-- BEGIN EXCERPTED DATA --

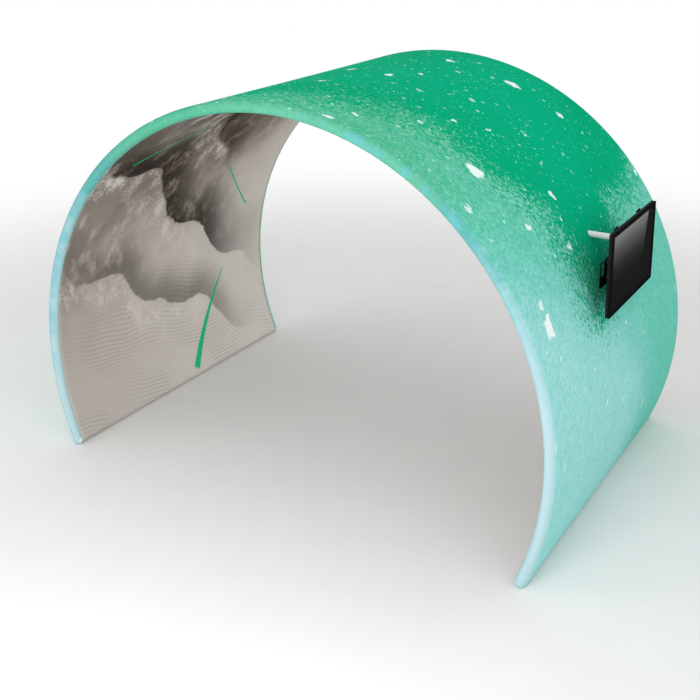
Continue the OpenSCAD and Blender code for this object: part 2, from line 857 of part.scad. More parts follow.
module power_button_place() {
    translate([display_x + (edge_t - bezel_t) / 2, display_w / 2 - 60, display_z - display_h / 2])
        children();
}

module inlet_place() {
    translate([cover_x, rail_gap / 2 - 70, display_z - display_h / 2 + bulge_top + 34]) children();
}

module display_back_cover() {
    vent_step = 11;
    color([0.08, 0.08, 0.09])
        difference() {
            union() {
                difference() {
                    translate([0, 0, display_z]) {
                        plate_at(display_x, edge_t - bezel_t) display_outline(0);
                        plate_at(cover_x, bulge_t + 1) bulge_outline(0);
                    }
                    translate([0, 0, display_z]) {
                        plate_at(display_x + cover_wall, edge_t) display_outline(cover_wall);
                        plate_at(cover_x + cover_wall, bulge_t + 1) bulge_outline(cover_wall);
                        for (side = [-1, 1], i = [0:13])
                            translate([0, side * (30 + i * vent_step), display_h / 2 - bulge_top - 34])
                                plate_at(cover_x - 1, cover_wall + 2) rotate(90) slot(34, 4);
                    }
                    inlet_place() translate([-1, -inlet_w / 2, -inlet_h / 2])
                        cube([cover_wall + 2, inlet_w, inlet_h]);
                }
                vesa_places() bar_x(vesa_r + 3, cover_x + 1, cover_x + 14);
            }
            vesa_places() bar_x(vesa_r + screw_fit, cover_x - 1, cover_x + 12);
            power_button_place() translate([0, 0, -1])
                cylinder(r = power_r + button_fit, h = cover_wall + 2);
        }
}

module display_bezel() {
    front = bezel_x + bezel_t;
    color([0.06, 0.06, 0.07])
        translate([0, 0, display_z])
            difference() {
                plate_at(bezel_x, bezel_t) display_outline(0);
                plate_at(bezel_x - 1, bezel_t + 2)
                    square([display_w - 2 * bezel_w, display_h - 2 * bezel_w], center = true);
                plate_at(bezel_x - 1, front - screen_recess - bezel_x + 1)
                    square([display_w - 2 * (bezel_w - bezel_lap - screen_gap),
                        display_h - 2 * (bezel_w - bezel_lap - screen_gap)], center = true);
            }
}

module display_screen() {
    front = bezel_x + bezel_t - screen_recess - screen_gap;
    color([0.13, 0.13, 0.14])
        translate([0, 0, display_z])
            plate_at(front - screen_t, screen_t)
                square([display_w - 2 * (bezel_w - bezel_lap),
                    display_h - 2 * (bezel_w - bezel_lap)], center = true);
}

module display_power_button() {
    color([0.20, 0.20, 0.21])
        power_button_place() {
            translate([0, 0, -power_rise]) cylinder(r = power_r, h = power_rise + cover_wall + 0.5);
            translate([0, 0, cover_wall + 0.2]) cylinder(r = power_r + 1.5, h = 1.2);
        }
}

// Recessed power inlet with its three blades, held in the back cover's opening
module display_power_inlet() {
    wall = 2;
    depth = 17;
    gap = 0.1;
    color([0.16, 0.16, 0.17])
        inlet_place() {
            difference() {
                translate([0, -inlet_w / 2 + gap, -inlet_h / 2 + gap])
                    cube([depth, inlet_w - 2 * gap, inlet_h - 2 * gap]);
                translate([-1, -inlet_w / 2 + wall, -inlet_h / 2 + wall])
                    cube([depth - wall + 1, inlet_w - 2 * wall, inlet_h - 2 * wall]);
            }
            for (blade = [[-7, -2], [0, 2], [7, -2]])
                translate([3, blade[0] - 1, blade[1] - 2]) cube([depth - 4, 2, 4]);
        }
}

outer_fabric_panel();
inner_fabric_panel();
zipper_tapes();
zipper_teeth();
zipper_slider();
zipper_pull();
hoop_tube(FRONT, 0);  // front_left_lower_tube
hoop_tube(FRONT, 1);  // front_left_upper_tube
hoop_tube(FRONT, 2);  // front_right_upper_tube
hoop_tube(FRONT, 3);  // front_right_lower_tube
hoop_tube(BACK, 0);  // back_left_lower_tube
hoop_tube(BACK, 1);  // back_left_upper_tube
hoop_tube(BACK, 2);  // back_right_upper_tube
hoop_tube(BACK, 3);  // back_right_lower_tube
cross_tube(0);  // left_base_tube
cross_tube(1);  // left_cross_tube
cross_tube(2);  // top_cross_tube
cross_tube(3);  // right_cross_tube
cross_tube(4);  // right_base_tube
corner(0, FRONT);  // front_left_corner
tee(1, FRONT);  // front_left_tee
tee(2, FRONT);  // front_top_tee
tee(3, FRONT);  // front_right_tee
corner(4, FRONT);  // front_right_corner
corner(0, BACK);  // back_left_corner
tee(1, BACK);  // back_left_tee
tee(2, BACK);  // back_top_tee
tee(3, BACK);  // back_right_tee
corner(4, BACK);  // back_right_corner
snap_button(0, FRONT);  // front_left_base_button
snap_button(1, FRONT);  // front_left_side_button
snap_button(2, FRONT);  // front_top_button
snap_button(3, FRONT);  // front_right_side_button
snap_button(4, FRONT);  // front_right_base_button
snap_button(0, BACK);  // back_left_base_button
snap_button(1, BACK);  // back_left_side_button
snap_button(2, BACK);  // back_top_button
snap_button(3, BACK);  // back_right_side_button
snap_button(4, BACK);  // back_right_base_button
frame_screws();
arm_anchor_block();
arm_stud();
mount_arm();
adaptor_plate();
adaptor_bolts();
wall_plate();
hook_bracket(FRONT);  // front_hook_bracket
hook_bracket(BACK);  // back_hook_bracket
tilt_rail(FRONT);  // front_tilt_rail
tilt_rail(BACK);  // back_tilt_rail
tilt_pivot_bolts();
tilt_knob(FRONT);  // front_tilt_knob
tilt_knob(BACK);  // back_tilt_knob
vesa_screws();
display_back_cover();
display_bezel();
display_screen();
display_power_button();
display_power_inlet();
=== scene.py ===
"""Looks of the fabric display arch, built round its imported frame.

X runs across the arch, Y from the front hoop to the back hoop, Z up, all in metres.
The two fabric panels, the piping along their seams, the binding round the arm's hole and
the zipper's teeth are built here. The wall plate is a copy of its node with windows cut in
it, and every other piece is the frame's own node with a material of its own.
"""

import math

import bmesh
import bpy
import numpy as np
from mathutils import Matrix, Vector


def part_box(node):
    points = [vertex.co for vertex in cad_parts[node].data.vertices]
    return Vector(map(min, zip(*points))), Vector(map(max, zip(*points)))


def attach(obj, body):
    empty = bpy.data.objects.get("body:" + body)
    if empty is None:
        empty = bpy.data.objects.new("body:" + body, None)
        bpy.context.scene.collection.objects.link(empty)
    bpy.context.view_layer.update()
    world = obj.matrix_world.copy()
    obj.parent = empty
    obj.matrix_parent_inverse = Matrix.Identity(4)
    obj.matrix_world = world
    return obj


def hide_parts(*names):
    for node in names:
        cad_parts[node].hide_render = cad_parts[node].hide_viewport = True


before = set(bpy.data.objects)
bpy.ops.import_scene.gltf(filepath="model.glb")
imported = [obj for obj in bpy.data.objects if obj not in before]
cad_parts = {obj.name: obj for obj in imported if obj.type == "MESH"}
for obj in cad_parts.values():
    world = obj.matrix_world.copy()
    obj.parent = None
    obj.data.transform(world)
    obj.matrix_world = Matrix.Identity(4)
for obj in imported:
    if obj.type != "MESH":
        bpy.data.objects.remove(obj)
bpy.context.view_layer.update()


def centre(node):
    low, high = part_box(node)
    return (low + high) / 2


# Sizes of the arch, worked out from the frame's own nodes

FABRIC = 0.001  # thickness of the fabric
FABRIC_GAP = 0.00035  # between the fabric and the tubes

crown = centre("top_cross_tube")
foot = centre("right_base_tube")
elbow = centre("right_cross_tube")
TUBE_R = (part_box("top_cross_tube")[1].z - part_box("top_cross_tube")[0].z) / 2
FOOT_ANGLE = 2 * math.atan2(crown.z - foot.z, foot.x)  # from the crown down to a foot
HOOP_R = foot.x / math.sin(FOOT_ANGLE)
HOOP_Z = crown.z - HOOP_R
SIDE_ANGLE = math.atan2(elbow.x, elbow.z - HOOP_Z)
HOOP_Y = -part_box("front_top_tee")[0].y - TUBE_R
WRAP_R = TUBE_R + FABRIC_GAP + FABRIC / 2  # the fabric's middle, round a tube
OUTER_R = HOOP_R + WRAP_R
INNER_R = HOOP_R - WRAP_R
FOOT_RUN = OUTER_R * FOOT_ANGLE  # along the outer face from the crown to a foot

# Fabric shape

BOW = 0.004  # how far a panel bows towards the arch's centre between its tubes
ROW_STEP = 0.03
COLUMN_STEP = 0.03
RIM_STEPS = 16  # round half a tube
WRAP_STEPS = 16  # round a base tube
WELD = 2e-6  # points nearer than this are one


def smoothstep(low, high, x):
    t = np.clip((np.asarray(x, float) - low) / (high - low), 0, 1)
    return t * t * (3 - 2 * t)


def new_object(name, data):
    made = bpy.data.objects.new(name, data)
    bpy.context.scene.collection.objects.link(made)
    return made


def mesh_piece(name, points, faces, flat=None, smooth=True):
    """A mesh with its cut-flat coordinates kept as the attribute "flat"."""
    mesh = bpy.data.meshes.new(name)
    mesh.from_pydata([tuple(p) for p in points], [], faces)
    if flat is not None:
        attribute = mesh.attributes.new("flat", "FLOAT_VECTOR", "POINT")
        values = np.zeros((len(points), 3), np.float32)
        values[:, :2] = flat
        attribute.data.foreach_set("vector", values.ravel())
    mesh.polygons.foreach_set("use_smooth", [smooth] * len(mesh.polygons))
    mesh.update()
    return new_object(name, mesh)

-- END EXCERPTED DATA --
-- BEGIN EXCERPTED DATA --

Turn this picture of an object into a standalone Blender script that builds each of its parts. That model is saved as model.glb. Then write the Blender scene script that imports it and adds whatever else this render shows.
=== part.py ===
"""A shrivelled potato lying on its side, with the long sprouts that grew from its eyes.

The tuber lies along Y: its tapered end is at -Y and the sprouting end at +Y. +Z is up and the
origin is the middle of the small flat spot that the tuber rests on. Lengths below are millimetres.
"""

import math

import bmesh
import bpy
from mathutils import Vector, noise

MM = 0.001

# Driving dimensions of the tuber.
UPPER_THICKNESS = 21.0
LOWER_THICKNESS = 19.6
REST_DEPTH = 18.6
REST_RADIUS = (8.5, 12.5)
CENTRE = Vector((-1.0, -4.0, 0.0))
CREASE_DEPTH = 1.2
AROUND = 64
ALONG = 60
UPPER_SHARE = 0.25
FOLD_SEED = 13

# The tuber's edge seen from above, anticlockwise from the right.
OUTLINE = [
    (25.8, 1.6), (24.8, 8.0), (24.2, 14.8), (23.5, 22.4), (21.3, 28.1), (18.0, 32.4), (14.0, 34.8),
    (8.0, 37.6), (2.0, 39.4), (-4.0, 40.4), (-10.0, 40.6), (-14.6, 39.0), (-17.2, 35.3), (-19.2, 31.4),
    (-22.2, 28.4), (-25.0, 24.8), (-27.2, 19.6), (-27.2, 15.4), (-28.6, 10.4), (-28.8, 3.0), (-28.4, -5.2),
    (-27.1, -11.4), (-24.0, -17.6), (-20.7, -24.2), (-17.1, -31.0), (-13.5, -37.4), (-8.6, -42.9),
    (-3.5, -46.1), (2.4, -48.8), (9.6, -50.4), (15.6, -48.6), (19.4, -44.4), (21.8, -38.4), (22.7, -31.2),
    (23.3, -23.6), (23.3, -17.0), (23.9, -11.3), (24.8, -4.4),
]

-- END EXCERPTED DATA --
-- BEGIN EXCERPTED DATA --

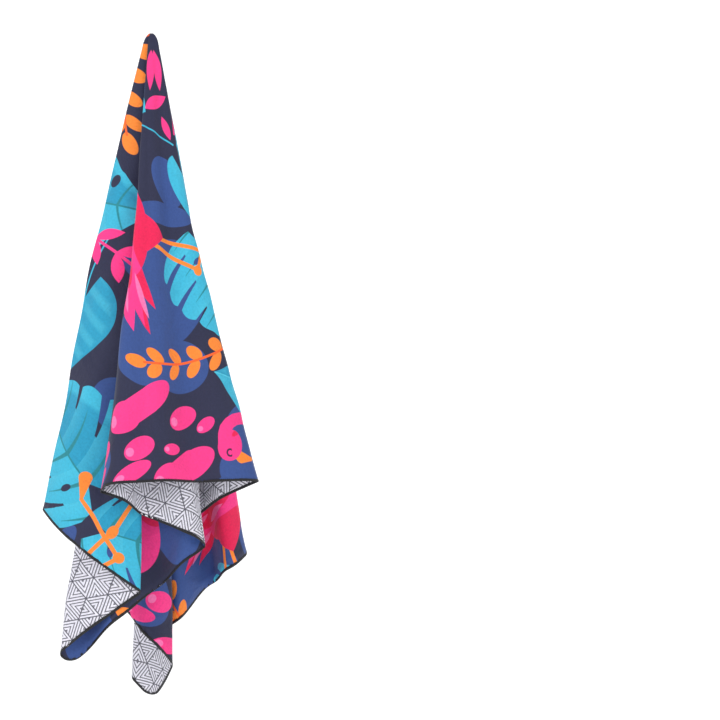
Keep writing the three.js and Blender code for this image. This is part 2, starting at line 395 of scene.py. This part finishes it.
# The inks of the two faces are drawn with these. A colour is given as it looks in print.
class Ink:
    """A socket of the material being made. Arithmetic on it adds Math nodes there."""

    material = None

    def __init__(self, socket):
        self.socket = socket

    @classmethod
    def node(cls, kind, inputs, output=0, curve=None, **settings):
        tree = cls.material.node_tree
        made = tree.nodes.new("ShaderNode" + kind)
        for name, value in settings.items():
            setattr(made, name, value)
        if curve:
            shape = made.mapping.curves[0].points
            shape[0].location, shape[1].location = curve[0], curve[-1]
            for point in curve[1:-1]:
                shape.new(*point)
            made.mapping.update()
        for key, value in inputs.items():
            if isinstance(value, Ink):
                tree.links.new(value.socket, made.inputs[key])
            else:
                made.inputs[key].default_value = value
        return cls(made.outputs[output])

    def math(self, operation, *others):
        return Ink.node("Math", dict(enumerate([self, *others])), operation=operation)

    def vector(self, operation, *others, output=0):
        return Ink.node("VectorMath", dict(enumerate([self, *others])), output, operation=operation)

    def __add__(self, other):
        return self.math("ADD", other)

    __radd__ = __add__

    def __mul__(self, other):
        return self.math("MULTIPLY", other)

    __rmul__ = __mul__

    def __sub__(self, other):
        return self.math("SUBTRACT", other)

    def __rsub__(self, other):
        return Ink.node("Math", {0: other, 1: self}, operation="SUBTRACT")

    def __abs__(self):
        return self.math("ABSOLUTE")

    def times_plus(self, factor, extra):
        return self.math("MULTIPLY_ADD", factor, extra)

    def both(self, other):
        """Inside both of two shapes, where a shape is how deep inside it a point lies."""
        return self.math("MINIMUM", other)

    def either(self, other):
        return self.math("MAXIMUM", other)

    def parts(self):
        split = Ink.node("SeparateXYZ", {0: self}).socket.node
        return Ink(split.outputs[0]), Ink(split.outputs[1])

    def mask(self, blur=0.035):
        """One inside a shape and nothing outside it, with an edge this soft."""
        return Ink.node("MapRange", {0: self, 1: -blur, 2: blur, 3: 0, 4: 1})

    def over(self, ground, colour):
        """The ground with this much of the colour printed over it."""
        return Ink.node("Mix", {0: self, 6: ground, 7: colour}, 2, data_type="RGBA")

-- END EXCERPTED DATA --

◆ INSTRUCTION: Transcribe the lines beginning at the one that contains "obj.parent = None" and ending at the one that contains "return made", with nothing added or left out.

◆ RESULT:
    obj.parent = None
    obj.data.transform(world)
    obj.matrix_world = Matrix.Identity(4)
for obj in imported:
    if obj.type != "MESH":
        bpy.data.objects.remove(obj)
bpy.context.view_layer.update()


def centre(node):
    low, high = part_box(node)
    return (low + high) / 2


# Sizes of the arch, worked out from the frame's own nodes

FABRIC = 0.001  # thickness of the fabric
FABRIC_GAP = 0.00035  # between the fabric and the tubes

crown = centre("top_cross_tube")
foot = centre("right_base_tube")
elbow = centre("right_cross_tube")
TUBE_R = (part_box("top_cross_tube")[1].z - part_box("top_cross_tube")[0].z) / 2
FOOT_ANGLE = 2 * math.atan2(crown.z - foot.z, foot.x)  # from the crown down to a foot
HOOP_R = foot.x / math.sin(FOOT_ANGLE)
HOOP_Z = crown.z - HOOP_R
SIDE_ANGLE = math.atan2(elbow.x, elbow.z - HOOP_Z)
HOOP_Y = -part_box("front_top_tee")[0].y - TUBE_R
WRAP_R = TUBE_R + FABRIC_GAP + FABRIC / 2  # the fabric's middle, round a tube
OUTER_R = HOOP_R + WRAP_R
INNER_R = HOOP_R - WRAP_R
FOOT_RUN = OUTER_R * FOOT_ANGLE  # along the outer face from the crown to a foot

# Fabric shape

BOW = 0.004  # how far a panel bows towards the arch's centre between its tubes
ROW_STEP = 0.03
COLUMN_STEP = 0.03
RIM_STEPS = 16  # round half a tube
WRAP_STEPS = 16  # round a base tube
WELD = 2e-6  # points nearer than this are one


def smoothstep(low, high, x):
    t = np.clip((np.asarray(x, float) - low) / (high - low), 0, 1)
    return t * t * (3 - 2 * t)


def new_object(name, data):
    made = bpy.data.objects.new(name, data)
    bpy.context.scene.collection.objects.link(made)
    return made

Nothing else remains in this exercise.